If all this sounds confusing to you I encourage you to read my blog post about market prices and different types of orders.
The Journal tab
The other type of messages, anything that is not generated by MT4 apps, are stored in the Journal tab. These are the messages about MT4 platform upgrade, server connection, any attempt to perform trading action manually or automatically and obviously broker server responses that in many cases helps to understand what problem you are facing.
Remember that 800 lot trade? When broker server denied to open such trade a message about that was sent to the EA and we saw error message logged about this. But also we see that in the Journal tab there is another error message printed.
This one comes directly from the broker server and it would be printed regardless if that error was caused by manual trading or automated trading. This error message also clearly states that there was not enough money to open a buy order of 800 lots on NZDUSD pair at market price.
Journal tab is divided in two columns as well: Time and Message. No explanation needed for those, but what I like about error log messages is that they will show that little red circle image on the left side which helps us to spot error messages easily.
I must mention that I do not pay a lot of attention to the Journal tab, because mostly I trade using EAs and all the messages I need are in the Experts tab in that case. But you should not underestimate the information printed in the Journal tab. It is worth looking into if you cannot find an explanation anywhere else.
The Log files
Log files basically store the same messages you find in the Experts and Journal tab, but obviously log files can store a lot more messages. When you close and reopen MT4 platform you’ll see that there will be no messages in the Experts/Journal tabs. They start fresh and any older messages are now stored in the log files.
Normally it takes some time for the messages to be transferred from the Experts/Journal tabs to the log files in real time, so if you want to find the most recent messages in the log files you should close your MT4 platform and give it a few seconds.
Messages from the Experts tab are printed to the log files located at \Data Folder\MQL4\Logs\
Messages from the Journal tab are printed to the log files located at \Data Folder\logs\ (these files does not help much when solving problems with EA trading)
“Data Folder” can be opened from your MT4 platform by going to “File -> Open Data Folder“. This is where you can find all the log files, EAs, indicators, script and other files stored.
Once “Data Folder” is opened you can navigate inside the MQL4 folder and then Logs folder. This is how Experts log files look on my computer.
You can see that each log file name is a date in a format YYYYMMDD. This helps easily to find what you are looking for.

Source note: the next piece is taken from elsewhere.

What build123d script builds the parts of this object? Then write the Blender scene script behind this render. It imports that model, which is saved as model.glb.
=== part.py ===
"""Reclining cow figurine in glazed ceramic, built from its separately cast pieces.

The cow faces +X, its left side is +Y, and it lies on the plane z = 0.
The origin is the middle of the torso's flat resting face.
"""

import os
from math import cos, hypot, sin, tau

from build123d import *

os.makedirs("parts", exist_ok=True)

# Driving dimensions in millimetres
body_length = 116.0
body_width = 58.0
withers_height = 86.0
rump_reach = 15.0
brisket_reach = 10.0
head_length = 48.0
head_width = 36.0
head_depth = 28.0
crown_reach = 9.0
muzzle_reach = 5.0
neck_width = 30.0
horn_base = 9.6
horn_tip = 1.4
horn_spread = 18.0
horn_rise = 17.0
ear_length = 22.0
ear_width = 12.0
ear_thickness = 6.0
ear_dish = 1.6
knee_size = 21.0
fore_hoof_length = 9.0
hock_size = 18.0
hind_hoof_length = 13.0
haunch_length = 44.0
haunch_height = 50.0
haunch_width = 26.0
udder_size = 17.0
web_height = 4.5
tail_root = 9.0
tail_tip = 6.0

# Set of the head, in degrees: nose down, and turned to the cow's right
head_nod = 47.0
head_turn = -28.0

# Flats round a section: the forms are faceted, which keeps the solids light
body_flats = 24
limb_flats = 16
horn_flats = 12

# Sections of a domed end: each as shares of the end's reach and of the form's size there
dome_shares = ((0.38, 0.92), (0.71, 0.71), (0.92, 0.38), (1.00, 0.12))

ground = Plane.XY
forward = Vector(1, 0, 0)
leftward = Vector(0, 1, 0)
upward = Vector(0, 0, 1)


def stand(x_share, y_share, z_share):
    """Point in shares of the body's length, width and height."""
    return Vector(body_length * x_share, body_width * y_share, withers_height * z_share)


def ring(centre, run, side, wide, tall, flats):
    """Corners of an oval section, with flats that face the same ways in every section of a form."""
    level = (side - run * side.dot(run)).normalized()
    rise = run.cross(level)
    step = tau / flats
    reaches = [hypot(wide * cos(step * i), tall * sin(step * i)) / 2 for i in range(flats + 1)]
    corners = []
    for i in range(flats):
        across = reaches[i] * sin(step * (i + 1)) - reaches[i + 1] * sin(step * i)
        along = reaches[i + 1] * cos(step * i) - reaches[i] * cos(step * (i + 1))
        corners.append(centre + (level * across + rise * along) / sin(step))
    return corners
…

However, keep in mind that because of the time zone difference between your computer and your broker the log file from 20150413 might not have some messages from the previous or the next day.

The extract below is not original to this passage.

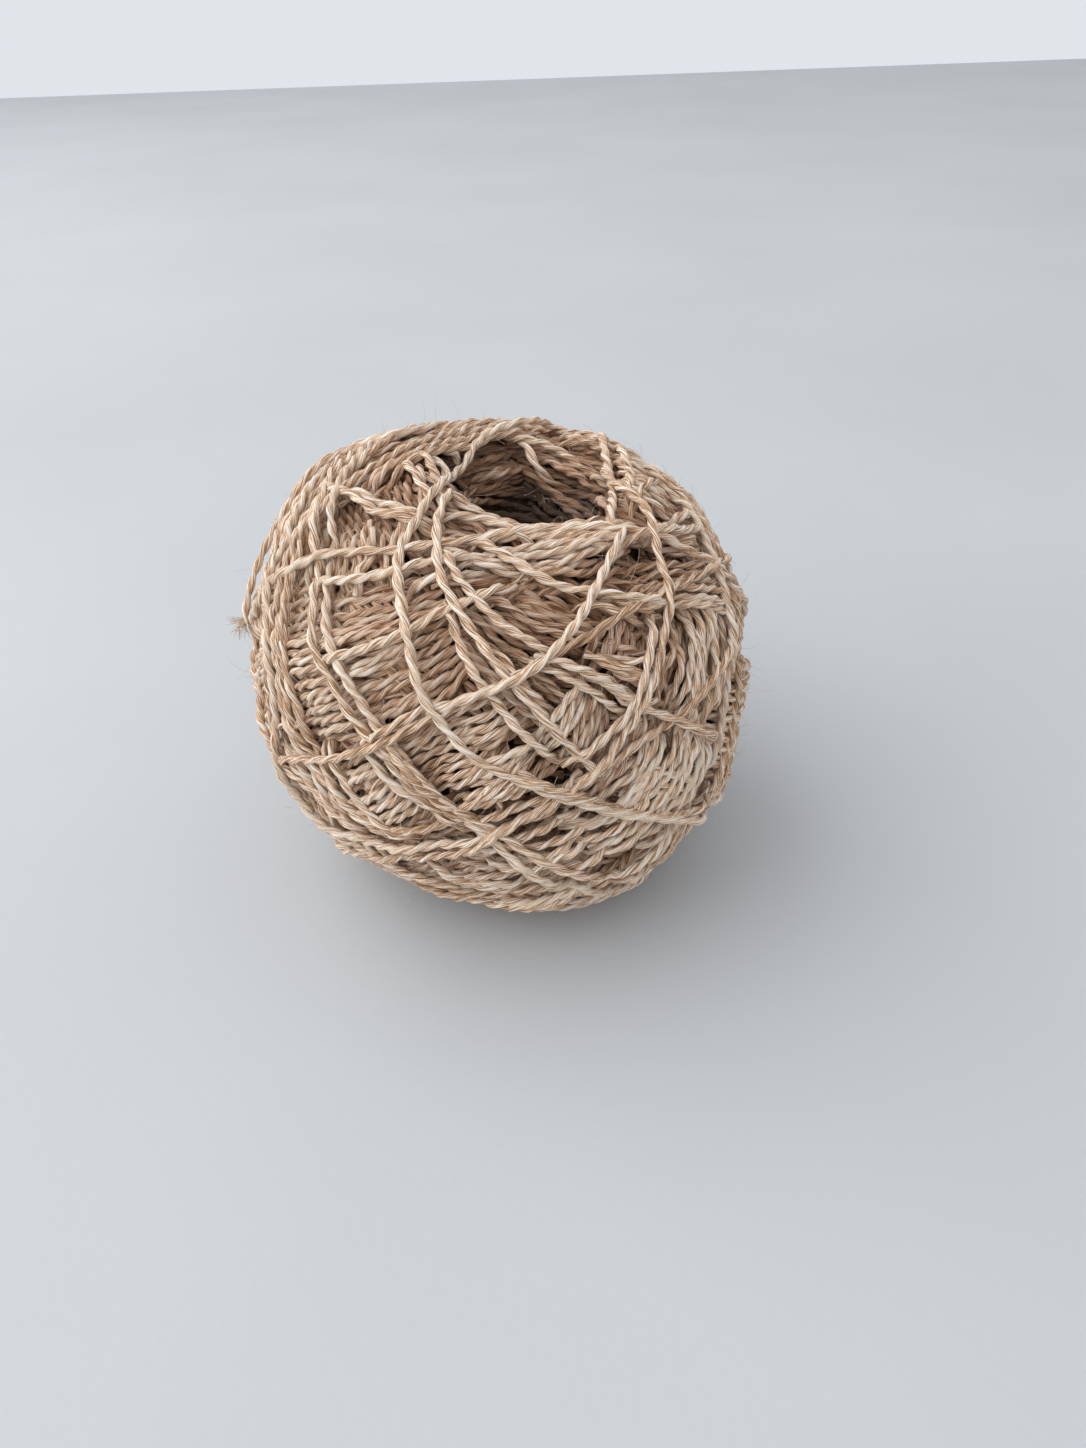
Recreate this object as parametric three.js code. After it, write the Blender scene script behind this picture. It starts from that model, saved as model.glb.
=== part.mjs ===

So, if someone asks you to send them log file from 13th of April 2015 I recommend you to send three log files: 20150412.log, 20150413.log, 20150414.log. Basically, you should include log files from the previous day and the day after.
Reading a log file
When you open a log file in any text editor like Notepad or Notepad++ you’ll see all messages that were recorded on that particular day. Important to note that there’s a limit to how long a message can be in the Experts tab, but there’s no limit (or it is quite big to notice) to how long messages can be in the log file. So if you find some message truncated in the Experts tab you can simply find a full message printed in the log file.
In the picture above you can see an example of how this looks like. Basically, the format is the same as in the Experts tab except that “yellow triangle” images are converted to number 2 and “gray circle” images are converted to number 0.
Next we have Time, EA name, chart instrument and time frame, and finally the message.
Another easy way to access log files is to click a right mouse button anywhere inside the Experts tab and choose “Open“.
Doing this in the Experts tab will open you a folder with the Experts log files, while doing this in the Journal tab will open you a folder with the Journal log files.
Other choices from this menu are self-explanatory, but I particularly like these options: Copy, View and “Auto Scroll“.
“Auto Scroll” option is something I use rarely, but when I have trouble with some EA that prints enormous amounts of log messages, turning “Auto Scroll” can be helpful. It simply allows you to look at the messages instead of seeing them scrolling down fast automatically which does not even give you time to read what they say.
Copy option simply copies selected messages to a clipboard so you can paste them in other applications. This allows you to avoid sending full log file and simply copy and paste a few messages with error codes and send them to software support team. Of course, there might be cases when full log files is still required, but in many cases, only a few messages can help solve a problem.
View option allows you to filter through Experts log messages. Here’s the window it will open.
What’s cool about this feature is that you can enter a phrase you want to find, choose a date range and MT4 will search all Experts log files to find any message that has your phrase.
In the example above I enter trade number 18831445, chose a date range of the last two days, and once I hit Request button I get messages with that particular trade number.
How to send many log files as one file
The trick here is very simple. In order to send many log files as one file, you need to pack them into a so called ZIP archive. This is very easy to do on any Windows machine. All you need to do is to open Logs folder, select files you want to pack, then click a right mouse button and from the menu choose “Sent to -> Compressed (zipped) folder“.
In the image below you can see how a .zip archive with compressed files look like. Seven log files compressed and packed into a single .zip file that can now be sent by email. It also save space. Those 7 files were 105 KB total and this .zip archive is 12 KB only.
To extract .zip archive you need to click the right mouse button on the file and from the pop-up menu choose “Extract All…“.
By simple reading messages in the Experts or Journal tabs on your MetaTrader 4 platform, you can easily identify and solve problems associated with your Expert Advisors, indicators and scripts. Many people quit too soon or waste days trying to solve the problem with the help of software support team. Obviously, there will be cases when you cannot solve the problem by yourself, but in most cases by just looking at those messages and using common sense can help you save hours of your time and get your MT4 apps running again.